La figura de Galiffi, analiza la historiadora Lila Caimari en Apenas un delincuente, fue modelada sobre la de Al Capone, “que presidía sobre el imaginario gangsteril”. En 1930 la Comisión contra el crimen de Chicago identificó a Capone como “enemigo público”; esta categoría fue difundida en todo el mundo por la película homónima de William Wellmann estrenada el año siguiente y por Scarface (Howard Hawks, 1932).

El periodismo adoptó el concepto de “enemigo público” y Galiffi (1890-1943) fue el primero en recibir ese título en la Argentina. La comparación con Capone tenía sentido: ambos exponían el trasplante de prácticas mafiosas desde Sicilia al nuevo mundo. Chicho Grande pasó de ser un pobre campesino a convertirse en exitoso hombre de negocios y hasta que fue vinculado con crímenes, secuestros y extorsiones no desentonó con los comerciantes rosarinos cuya fortuna era o parecía el producto del propio esfuerzo.

“En el presente encontramos continuidades en términos de cómo se construye la ciudad —afirma Enrique Font—. Los ciclos económicos de la historia contemporánea golpean con dureza a la ciudad, y la gente se las tiene que arreglar. En ese marco se produce la explosión de los mercados de cocaína desde los años 90 en adelante.
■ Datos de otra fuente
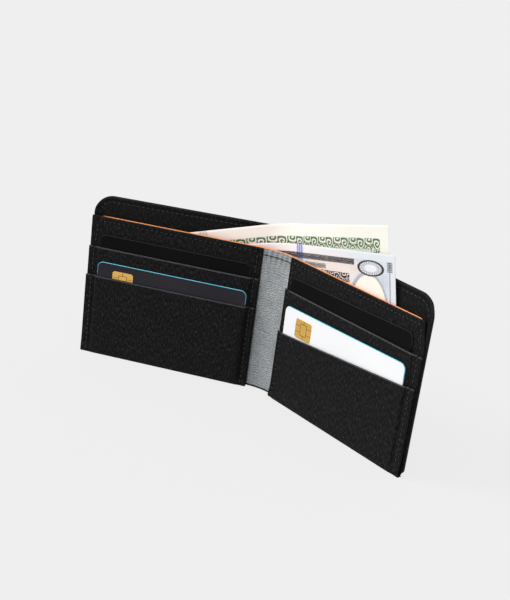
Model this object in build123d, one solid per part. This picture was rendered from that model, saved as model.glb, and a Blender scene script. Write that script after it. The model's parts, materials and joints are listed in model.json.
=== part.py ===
from build123d import *
import math
import os

# Bifold wallet, standing open like a book on its bottom edges.
# Millimetres, +Z up. Origin: middle of the footprint, on the surface it stands on.
#
# Each wing is drawn flat in its own frame and then turned to its place:
#   X  outwards from the inner edge of the card panel, Y  depth behind the panel's front face,
#   Z  height. The fold axis is upright, beyond the panel's inner edge and in front of the pockets.

# ---------------------------------------------------------------- driving dimensions
# fold
REST_OPENING = 144.0        # degrees between the two wings as the wallet stands
FOLD_REACH = 8.0            # fold axis to a panel's inner edge, along the wing
FOLD_CLEARANCE = 0.5        # lower pocket to the fold axis: half the gap of the closed wallet

# card panel
PANEL_WIDTH = 97.0
PANEL_HEIGHT = 80.0
PANEL_THICKNESS = 0.6
PANEL_CORNER = 1.5          # rounding of a panel's outer corners

# pockets on the panel
POCKET_THICKNESS = 0.6
UPPER_POCKET_TOP = 62.8
UPPER_POCKET_FLOOR = 16.0   # height of the seam that an upper card stands on
LOWER_POCKET_FLOOR = 0.9
FLOOR_SEAM_HEIGHT = 1.2     # height of the upper pocket's floor seam
LEFT_POCKET_TOP = (46.4, 46.4)      # lower pocket's mouth, at the inner and the outer side
RIGHT_POCKET_TOP = (38.8, 46.8)     # cut on a slant
INNER_SEAM_WIDTH = 2.6      # seam allowance beside the spine
OUTER_SEAM_WIDTH = 4.0      # seam allowance at the outer side

# bill compartment and cover
DIVIDER_THICKNESS = 0.5
DIVIDER_RISE = 0.7          # the divider's lining stands this far above the panel
COMPARTMENT_GAP = 1.2       # clear depth along the side and bottom seams
MOUTH_GAP = 5.0             # extra depth at the spine end of the compartment's mouth
COMPARTMENT_SEAM_HEIGHT = 2.0
COVER_HEIGHT = 91.5
COVER_OVERHANG = 0.5        # cover beyond the panel's outer edge
COVER_TOP_CORNER = 10.0
COVER_BOTTOM_CORNER = 2.0
COVER_LINING_THICKNESS = 0.5
STIFFENER_THICKNESS = 0.4
STIFFENER_INSET = 5.0
OUTER_COVER_THICKNESS = 0.8

# thread
STITCH_LENGTH = 2.2
STITCH_PITCH = 3.0
STITCH_WIDTH = 0.45
STITCH_HEIGHT = 0.08
STITCH_FLOAT = 0.02         # clear of the cloth, so that the two never share volume
INNER_STITCH_INSET = 1.9
OUTER_STITCH_INSET = 3.4
TOP_STITCH_INSET = 2.6
COVER_STITCH_INSET = 3.2
GUSSET_STITCH_INSET = 3.6
STITCH_FOOT = 3.0           # height of the lowest stitch

# bank cards, ID-1 size
CARD_WIDTH = 85.6
CARD_HEIGHT = 53.98
CARD_THICKNESS = 0.76
CARD_CORNER = 3.18
CARD_CLEARANCE = 0.12       # each side of a card in its slot: more than a stitch stands proud
CARD_SEAT = 0.15            # card above the floor seam of its pocket
CHIP_WIDTH = 12.0
CHIP_HEIGHT = 10.6
CHIP_CORNER = 1.6
CHIP_DEPTH = 0.20           # let into the card's face
CHIP_PROUD = 0.04
CHIP_SIDE_INSET = 9.0       # from the card's left side, seen from the front
CHIP_TOP_INSET = 3.9

# (inner side's distance from the panel's inner edge, lift of the outer end in degrees)
LEFT_UPPER_CARD = (5.2, 0.0)
LEFT_LOWER_CARD = (5.2, 0.0)
RIGHT_UPPER_CARD = (4.8, 1.4)
RIGHT_LOWER_CARD = (4.8, 1.0)

# banknotes
NOTE_LENGTH = 156.0
NOTE_WIDTH = 66.3
NOTE_THICKNESS = 0.11
NOTE_CLEARANCE = 0.30       # divider to the front note, and one note to the next
# (centre from the left panel's inner edge, unfolded; centre height; tilt in degrees)
FRONT_NOTE = (19.1, 52.85, 13.6)
BACK_NOTE = (12.9, 61.35, 16.5)

# ---------------------------------------------------------------- derived places
HALF_TURN = (180.0 - REST_OPENING) / 2
SLOT_DEPTH = CARD_THICKNESS + 2 * CARD_CLEARANCE
UPPER_POCKET_BACK = -SLOT_DEPTH
UPPER_POCKET_FRONT = UPPER_POCKET_BACK - POCKET_THICKNESS
LOWER_POCKET_BACK = UPPER_POCKET_FRONT - SLOT_DEPTH
LOWER_POCKET_FRONT = LOWER_POCKET_BACK - POCKET_THICKNESS
FOLD_DEPTH = FOLD_CLEARANCE - LOWER_POCKET_FRONT        # fold axis to the panel's front face
DIVIDER_BACK = PANEL_THICKNESS + DIVIDER_THICKNESS
COVER_REACH = PANEL_WIDTH + COVER_OVERHANG
COVER_THICKNESS = COVER_LINING_THICKNESS + STIFFENER_THICKNESS + OUTER_COVER_THICKNESS
SPINE_UNFOLDED = 2 * (FOLD_REACH + math.radians(HALF_TURN) * (FOLD_DEPTH + DIVIDER_BACK))

# the gusset is an arc that leaves both panels along their own faces
FOLD_SIN = math.sin(math.radians(HALF_TURN))
FOLD_COS = math.cos(math.radians(HALF_TURN))
PANEL_EDGE_X = FOLD_REACH * FOLD_COS + FOLD_DEPTH * FOLD_SIN
PANEL_EDGE_Y = -FOLD_REACH * FOLD_SIN + FOLD_DEPTH * FOLD_COS
GUSSET_RADIUS = PANEL_EDGE_X / FOLD_SIN
GUSSET_CENTRE_Y = PANEL_EDGE_Y - GUSSET_RADIUS * FOLD_COS

# the fold axis is placed so that the footprint's middle is the origin
FRONT_REACH = FOLD_SIN * (PANEL_WIDTH + FOLD_REACH) - FOLD_COS * FOLD_CLEARANCE
BACK_REACH = FOLD_DEPTH + DIVIDER_BACK + COMPARTMENT_GAP + MOUTH_GAP + COVER_THICKNESS
AXIS_Y = (FRONT_REACH - BACK_REACH) / 2


# ---------------------------------------------------------------- drawing aids
def outline(left, right, bottom, top, top_corner=0.0, bottom_corner=0.0):
    """Rectangle in a wing's X-Z plane with its two outer corners rounded."""
    face = Pos(left, bottom) * Rectangle(right - left, top - bottom, align=(Align.MIN, Align.MIN))
    for height, radius in ((top, top_corner), (bottom, bottom_corner)):
        if radius > 0:
            corner = face.vertices().sort_by_distance((right, height))[0]
            face = fillet(corner, radius)
    return face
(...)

Los vínculos entre la ilegalidad y el poder requieren naturalizar ilegalidades como parte de la vida cotidiana: contrabandear, evadir impuestos, traficar soja en negro”.

El auge de las economías delictivas y la violencia urbana hizo que Rosario fuera parangonada con ciudades de México y Colombia, pero las asociaciones no resultaron convincentes: la ciudad no registraba la cantidad de homicidios de Medellín y los jefes de bandas criminales tampoco tenían la estatura de los que comandaban carteles de la droga. “Los intentos fueron buscar aquellas ciudades o regiones que aparecían más fuertes en el imaginario por anclaje material pero también por representación en las ficciones. La potencia del vínculo con Chicago pareció caer, pero es tan fuerte la impronta original que todavía resiste porque siguen sucediendo cosas particularmente graves”, analiza Font.

Salvando las distancias, los actores de la Chicago argentina exponen estrategias comunes en distintos capítulos de la historia. Así como Galiffi cultivó sus relaciones con policías y con dirigentes políticos —que le permitieron por ejemplo obtener la ciudadanía argentina cuando no estaba en condiciones por tener antecedentes delictivos—, Esteban Alvarado afirmó ante los jueces que lo condenaron en 2022: “no soy tonto, no me puedo tirar nunca contra el poder”.